Durch viele persönliche Kontakte und durch "Vertrauen", wie sie sagen, gelingt es ihnen Jahr für Jahr, renommierte Musiker und Ensembles zu engagieren. Am Ammersee gastieren auch Künstler, die sonst große Bühnen gewohnt sind. Die treten dann auch mal zu einem "Schweinsbratenkonzert" in einer schlichten Scheune auf und nehmen es sogar gelassen hin, wenn es von oben auf eine wertvolle Geige tropft, wie sich Pospischil schmunzelnd erinnert. Heuer etwa kommen Musiker wie der Violinist Alessandro Quarta aus Lecce in Italien, der mit internationalen Preisen bedachte Geiger Kirill Troussov oder das Kammerensemble Philharmonia Frankfurt unter Leitung von Juri Gilbo.

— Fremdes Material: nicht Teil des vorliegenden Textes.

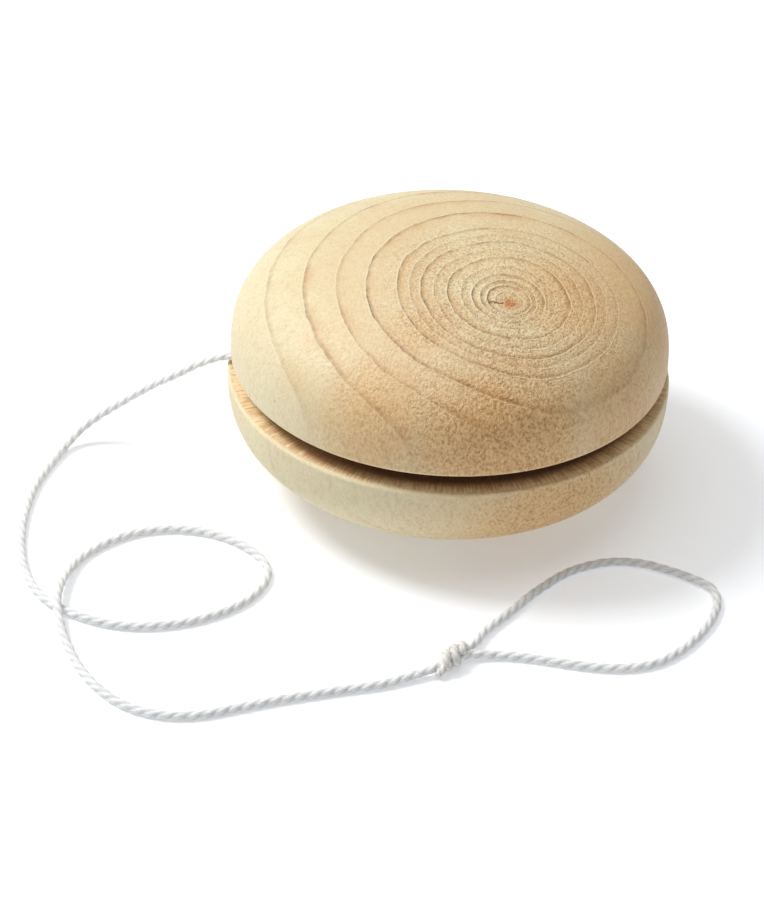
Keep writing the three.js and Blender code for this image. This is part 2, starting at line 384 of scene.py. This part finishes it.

Mit einem Konzert unter dem Motto "Classic for family" wird am Samstag, 14. September, die eigentliche Ammerseerenade eröffnet. Beim Abschlusskonzert am Samstag, 28. September, in der Klosterkirche von St. Ottilien, tritt diesmal das Jerusalem Symphony Orchestra zusammen mit dem Cellist Mischa Maisky unter der Leitung von Julian Rachlin auf - und das ohne Honorar. Es erinnert an einen denkwürdigen Auftritt von jüdischen Musikern und Musikerinnen anlässlich der Befreiung kurz nach Kriegsende im Mai 1945. Erwartet wird dort auch die Schirmherrin Charlotte Knobloch, Präsidentin der Israelitischen Kultusgemeinde München und Oberbayern.
Die Tickets kosten je nach Veranstaltung von 27,14 Euro - mit Ermäßigung bei "Classic für winds" in der Kulturkirche Breitbrunn - bis 115 Euro für die besten Plätze beim Erinnerungskonzert in St. Ottilien. Doch mit den Eintrittsgeldern lässt sich solch ein Festival ohnehin nicht finanzieren. Wesentliche Stütze sind für den kleinen Trägerverein wie üblich im Kulturbetrieb auch hier Zuschüsse von Landkreis, Bezirk und Kultusministerium; hinzu kommen noch Förderungen diverser Sponsoren. Um welche Summen es dabei geht, will Veranstalterin Pospischil nicht verraten. Das Organisatorische werde jedoch komplett im Ehrenamt erledigt: "Wir arbeiten das ganze Jahr über an den Vorbereitungen". Und dann geben sie sich zwei Wochen Urlaub.